Everybody’s talking about Unscientific America ’round these parts lately. I’ve almost finished reading it and will post a review of my own sometime soon. In the meantime…Isis has a post up where she makes note of ERV’s displeasure with the book. In response, ERV comments thusly on Isis’s blog:
Isis– I havent read Unscientific America. I called foul on some shit Mooney wrote in 2006 he has yet to address, I would have been shocked if he sent me a copy.
My issue with Mooney initially had nothing to do with atheism, nor does my problem with him today have anything to do with atheism.
PZ defended Mooney against all kinds of shit in the past, yet Mooney made the decision to attack PZ in a dead-tree format– No links to posts so readers can analyze what happened themselves, no trackbacks so readers can see PZs response, no comments section for commentors to come in with their perspectives– the portion on PZ might as well have been posted on ‘Evolution News and Views’ or ‘Uncommon Descent’. Luskin and Mooney can go on a speaking tour together, calling me a male sexual pervert and PZ a ‘destructive’ site-hit slut.
Assuming Luskin would even agree to tour with a backstabbing bitch.
If my views on Mooney must be connected to religion, let me be clear that I too dont give a fuck what you believe.

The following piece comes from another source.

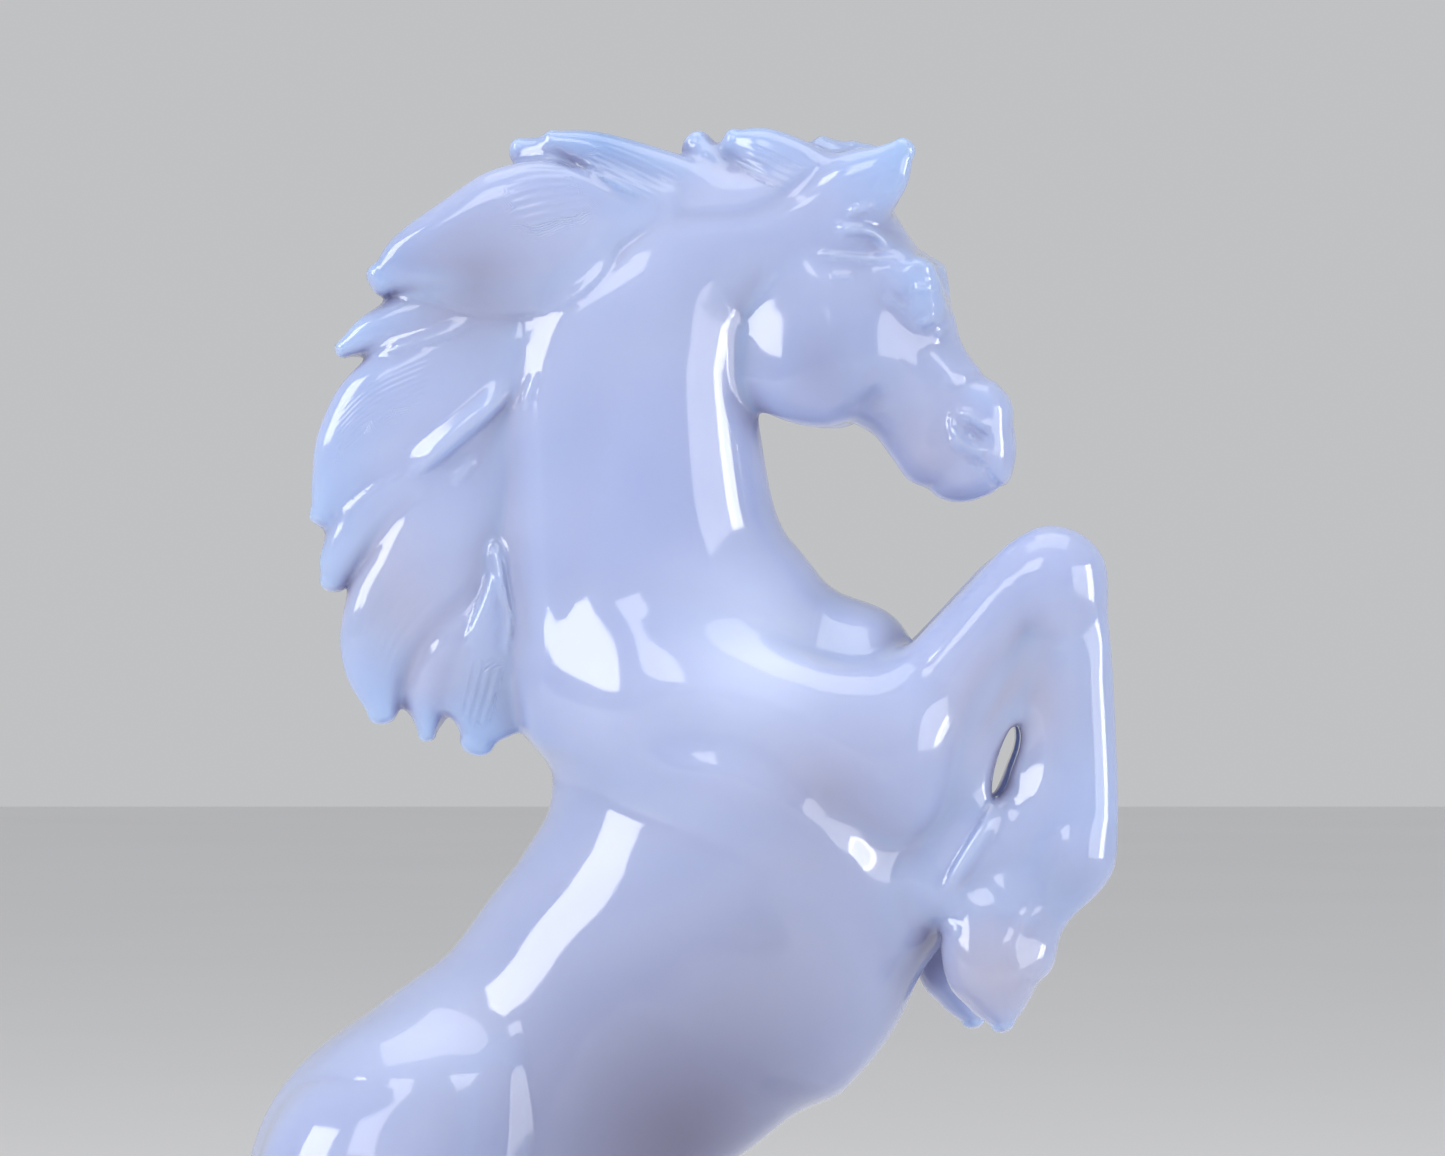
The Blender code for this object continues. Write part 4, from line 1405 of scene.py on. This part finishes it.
    def build(self, carving: Carving) -> tuple[Array, Array]:
        """Builds the net.

        Args:
            carving: The field.

        Returns:
            Points and quads of the surface.
        """
        values, low = self.lattice(carving)
        points, number = self.crossings(values)
        return self.settle(carving, low + points * self.pitch), self.quads(values, number)


class Socket:
    """An output of a shader's node, with the operators of Python as Math nodes."""

    def __init__(self, shader: "Shader", output: bpy.types.NodeSocket) -> None:
        """Wraps a socket.

        Args:
            shader: The shader that it belongs to.
            output: The socket.
        """
        self.shader, self.output = shader, output

    def maths(self, operation: str, *values: "Socket | float") -> "Socket":
        """A Math node on some values."""
        return self.shader.node("ShaderNodeMath", {"operation": operation}, dict(enumerate(values)))

    def __add__(self, other: "Socket | float") -> "Socket":
        """The sum."""
        return self.maths("ADD", self, other)

    def __sub__(self, other: "Socket | float") -> "Socket":
        """The difference."""
        return self.maths("SUBTRACT", self, other)

    def __rsub__(self, other: float) -> "Socket":
        """The difference from a number."""
        return self.maths("SUBTRACT", other, self)

    def __mul__(self, other: "Socket | float") -> "Socket":
        """The product."""
        return self.maths("MULTIPLY", self, other)

    __radd__ = __add__
    __rmul__ = __mul__

    def sine(self) -> "Socket":
        """The sine."""
        return self.maths("SINE", self)

    def clipped(self) -> "Socket":
        """The value kept between nought and one."""
        return self.shader.node("ShaderNodeClamp", {}, {0: self})


class Shader:
    """Builds a material's nodes."""

    def __init__(self, name: str) -> None:
        """Starts a material with one Principled BSDF."""
        self.material = bpy.data.materials.new(name)
        self.material.use_nodes = True
        self.nodes = self.material.node_tree.nodes
        self.links = self.material.node_tree.links
        self.surface = self.nodes["Principled BSDF"]

    def node(self, kind: str, settings: dict, values: dict, output: int | str = 0) -> Socket:
        """Adds a node.

        Args:
            kind: The node's type.
            settings: Its properties, which are set first.
            values: Numbers, colours or links of its inputs, by name or place.
            output: The output to return.

        Returns:
            The output.
        """
        made = self.nodes.new(kind)
        for name, setting in settings.items():
            setattr(made, name, setting)
        for name, value in values.items():
            self.feed(made.inputs[name], value)
        return Socket(self, made.outputs[output])

    def feed(self, target: bpy.types.NodeSocket, value: Socket | float | Sequence[float]) -> None:
        """Links an output to an input, or sets the input's value.

        Args:
            target: The input.
            value: What it gets.
        """
        if isinstance(value, Socket):
            self.links.new(value.output, target)
        else:
            target.default_value = value

    def attribute(self, name: str) -> Socket:
        """A value that the mesh holds for each of its points."""
        return self.node("ShaderNodeAttribute", {"attribute_name": name}, {}, "Fac")

    def noise(self, place: Socket, scale: float, detail: float, **more: float) -> Socket:
        """A noise at a place, with any further inputs by name."""
        inputs = {"Vector": place, "Scale": scale, "Detail": detail, **more}
        return self.node("ShaderNodeTexNoise", {}, inputs)

    def mix(self, share: Socket | float, a: Colour | Socket, b: Colour | Socket) -> Socket:
        """A mix of two colours."""
        a, b = (colour if isinstance(colour, Socket) else (*colour, 1) for colour in (a, b))
        return self.node("ShaderNodeMix", {"data_type": "RGBA"}, {"Factor": share, 6: a, 7: b}, output=2)

    def set(self, **values: Socket | float | Sequence[float]) -> None:
        """Feeds inputs of the Principled BSDF; an underscore in a name stands for a space."""
        for name, value in values.items():
            self.feed(self.surface.inputs[name.replace("_", " ")], value)


@dataclass(frozen=True)
class PaintedTone:
    """A soft spot of colour laid on the stone: painted shade where it is darker, painted light where it is
    lighter.

    Attributes:
        place: Its middle.
        reach: How far it reaches.
        colour: Its colour.
        strength: How much of that colour its middle takes.
    """

    place: tuple[float, float, float]
    reach: float
    colour: Colour
    strength: float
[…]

While I think its interesting you get mad at SciBlogs for having mail-order-bride ads, yet you financially and socially support an organization that institutionalized child rape, I wouldnt ‘call you out’ on this by name in a print book where you couldnt defend yourself.

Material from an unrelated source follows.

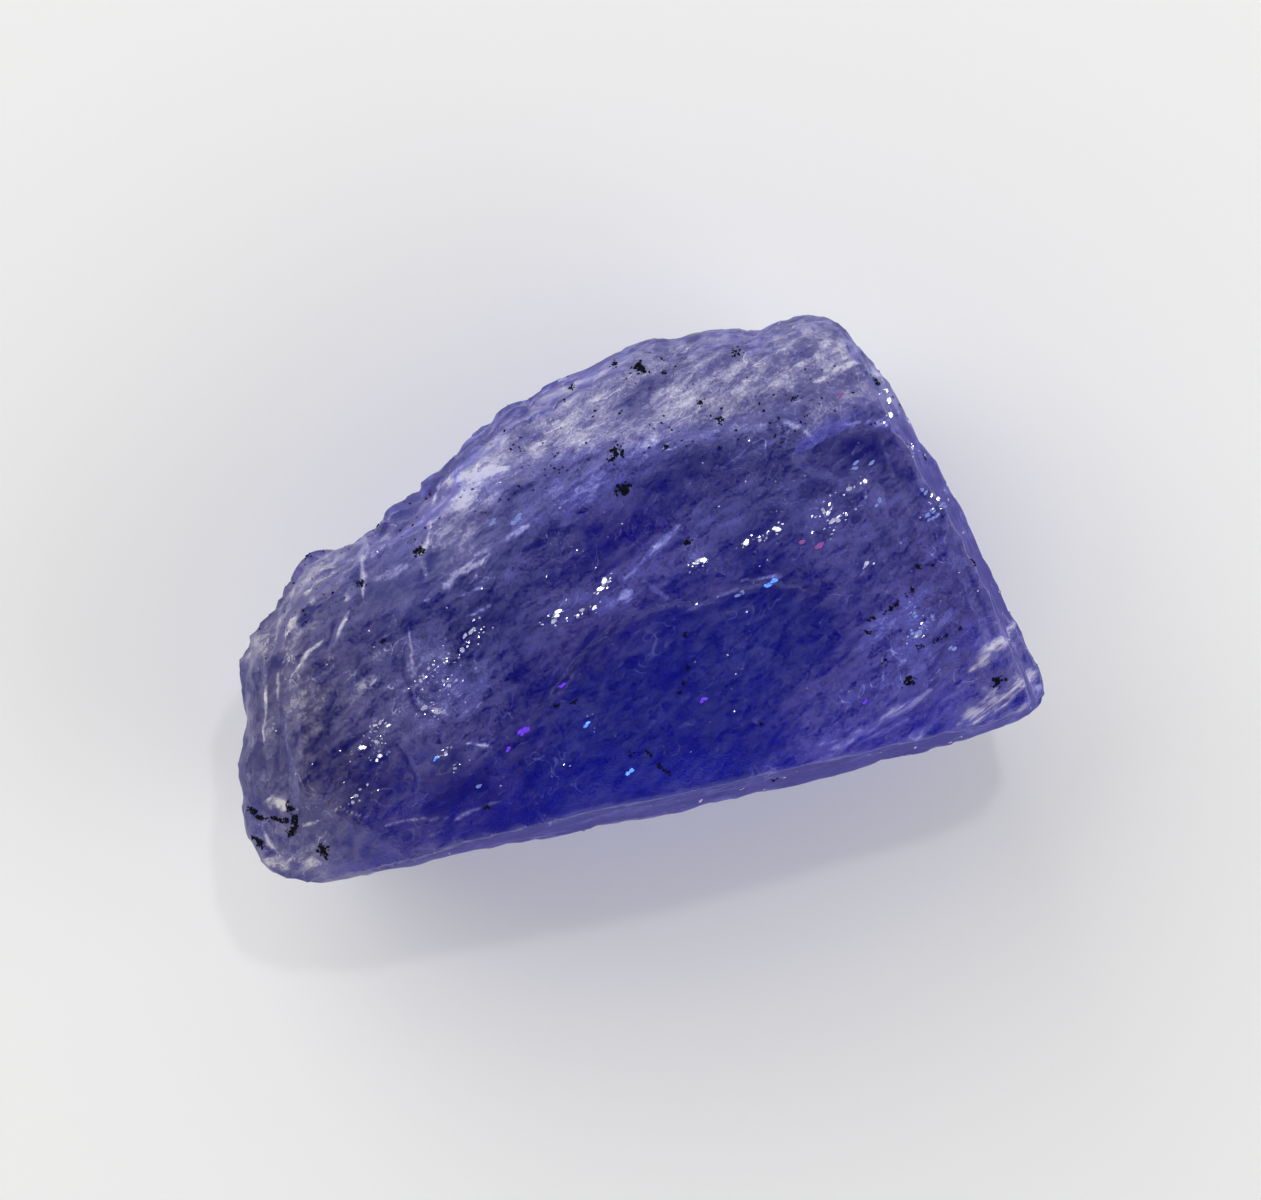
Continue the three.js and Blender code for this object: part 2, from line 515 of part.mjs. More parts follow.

But Mooney might in his next book.
Okay. So, I know these young ‘uns today are all about the new hip forms of communication and nobody reads books anymore and what do old farts like I know anyway.
But seriously. If you are going to badmouth someone, loudly, for what they have written in a book, could you not take the trouble to read the damn book? At least glance through a borrowed copy of it? Wherein, it might become clear to you, that links to blog posts are in fact provided in something called the “Notes”. Admittedly, this is an archaic form of collecting and referencing information that cannot be compared to the vastly superior “link” – we all know how ever-stable and permanent those entities are – and it exists on paper, rather than a computer screen, which makes it suspect right from the start, but hey, they were working within the limitations of their medium.

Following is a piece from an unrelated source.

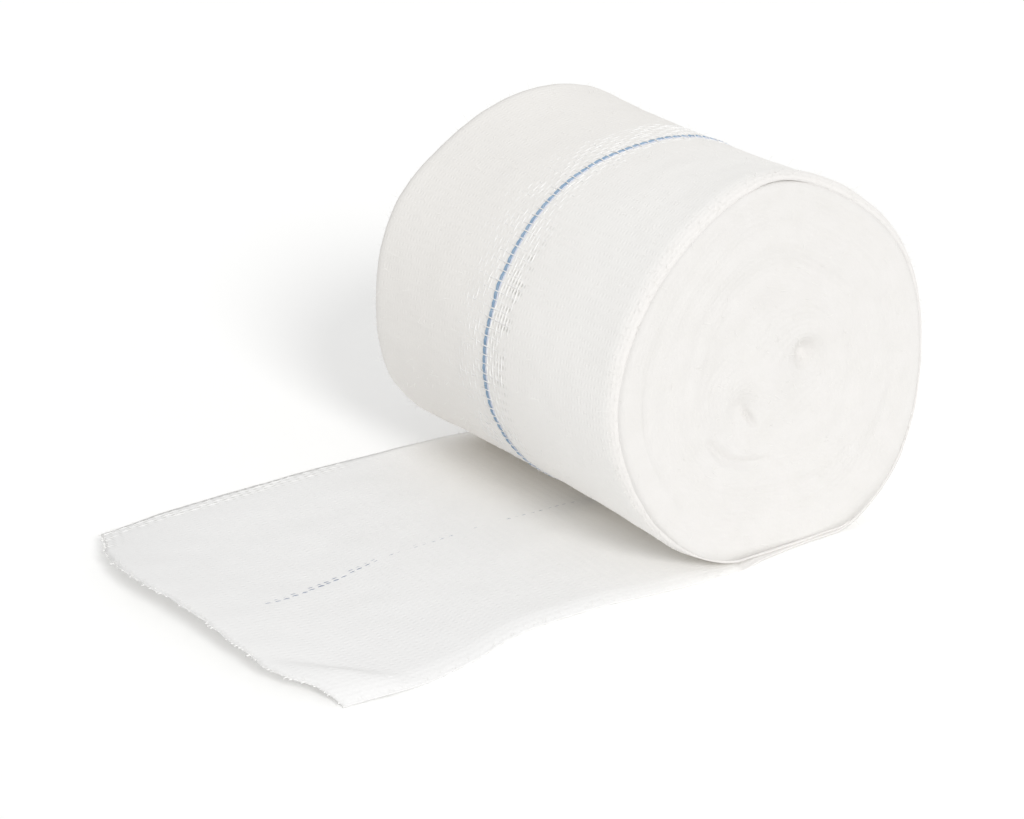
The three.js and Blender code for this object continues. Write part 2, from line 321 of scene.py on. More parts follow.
def arc_depth(arc, radius, angle):
    """Depth of a fold along the turns at a place on an end of the roll."""
    half = (arc["end"] - arc["start"]) / 2
    off_middle = degrees_from(angle, arc["start"] + half)
    share = 0.5 + 0.5 * min(max(off_middle / half, -1), 1)
    off_it = radius - arc["inner"] - (arc["outer"] - arc["inner"]) * share
    present = fade(abs(off_middle), half + 7, half - 7)
    return arc["depth"] * soft_fall(off_it, arc["width"]) * present


def end_depth(radius, angle, side):
    """Depth of an end of the roll below the plane of the strip's edges."""
    x = radius * math.cos(angle)
    z = radius * math.sin(angle)
    winding = winding_share(angle)
    wander = 0.3 * uneven(3 + side, x * 0.05, z * 0.05)
    depth = 0.3 + 0.3 * uneven(5 + side, x * 0.06, z * 0.06)
    depth *= fade(radius, FACE_RADIUS, FACE_RADIUS - 6)
    outside = fade(radius, MAIN_TWIST_START - 2, MAIN_TWIST_START + 2)
    main_phase = (radius - MAIN_TWIST_START) / MAIN_TWIST_PITCH - winding + wander
    twisted = outside * fade(radius, FACE_RADIUS, FACE_RADIUS - 5)
    depth += MAIN_TWIST_DEPTH * (1 - math.cos(TURN * main_phase)) * twisted
    core = fade(radius, CORE_RADIUS + 2, CORE_RADIUS - 4)
    depth += CORE_DEPTH * core
    distances = [math.hypot(x - eye["x"], z - eye["z"]) for eye in EYES]
    for eye, distance in zip(EYES, distances):
        depth += eye["depth"] * soft_fall(distance, eye["width"])
    depth += fold_depth(SLIT, x, z) + fold_depth(BAR, x, z)
    for arc in ARCS:
        depth += arc_depth(arc, radius, angle)
    # The turns follow the eyes near the middle, and become a plain spiral further out.
    round_eyes = math.sqrt(distances[0] * distances[1])
    turn_radius = radius + (round_eyes - radius) * core
    fine_phase = turn_radius / TURN_PITCH - winding * (1 - core) + 2 * wander
    strength = 0.6 + 0.8 * uneven(7, x * 0.12, z * 0.12, side)
    groove = TURN_GROOVE * max(strength, 0) * fade(radius, 0, 2)
    depth += groove * (1 + math.cos(TURN * fine_phase))
    return max(depth, 0.0)


def turns_rows():
    """The rows of the wound turns' surface from the near end's middle round to the far end's:
    each has a side, and the radius of a face row, the turn of a rim row or the Y of a skin row."""
    face = [dict(kind="face", radius=FACE_STEP * i) for i in range(int(FACE_RADIUS / FACE_STEP) + 1)]
    rim = [dict(kind="rim", turn=(1 - i / RIM_ROWS) * TURN / 4) for i in range(1, RIM_ROWS + 1)]
    near = [dict(row, side=-1) for row in face + rim]
    far = [dict(row, side=1) for row in reversed(face + rim)]
    skin = [
        dict(kind="skin", y=FLAT_HALF * (2 * i / SKIN_ROWS - 1), side=0) for i in range(1, SKIN_ROWS)
    ]
    return near + skin + far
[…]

readers can [not] see PZs response…in a print book where you couldnt defend yourself
You know, back in the olden days, before the internet, when I had to walk uphill in the snow to school both ways, books and articles and letters to the editor were the ways in which people communicated information and ideas and responses. ERV may think it’s her god-given right (ha ha) to have everyone in the world who is ever going to say anything that she might possibly be interested in, say it on a blog so that she can instantaneously leave a bit of arch commentary, but she would be wrong on this point. Books allow one to engage in a more sustained, reflective, integrative, and wider-ranging discussion than is ever going to be possible in a blog post. People who feel strongly about what they read in books are always free to blog about them online – and I believe in this case, PZ has already done so, several times. They can thus incite a vigorous back-and-forth discussion of the book. Hell, I’ve been blogging about a book, The Gender Knot, in several posts and will continue to do so, and we’ve had great discussions about it.
But it is always helpful to have actually read the book first, prior to such commentary.
Online discussions of books are great things; what’s going on at Isis’s blog is wonderful, and Janet has spurred some thoughtful discussion, too. But to refuse to read the book, and then go ahead and plop down a sweeping critical analysis predicated on the basis that the mere act of writing books is itself a crime because people discussed in the book can’t leave comments on it is so preposterous one can hardly believe that it has been made by a literate human being.
Though one does have to wonder what it means to be a literate human being in an age where books are sneeringly disparaged as “dead-tree format”.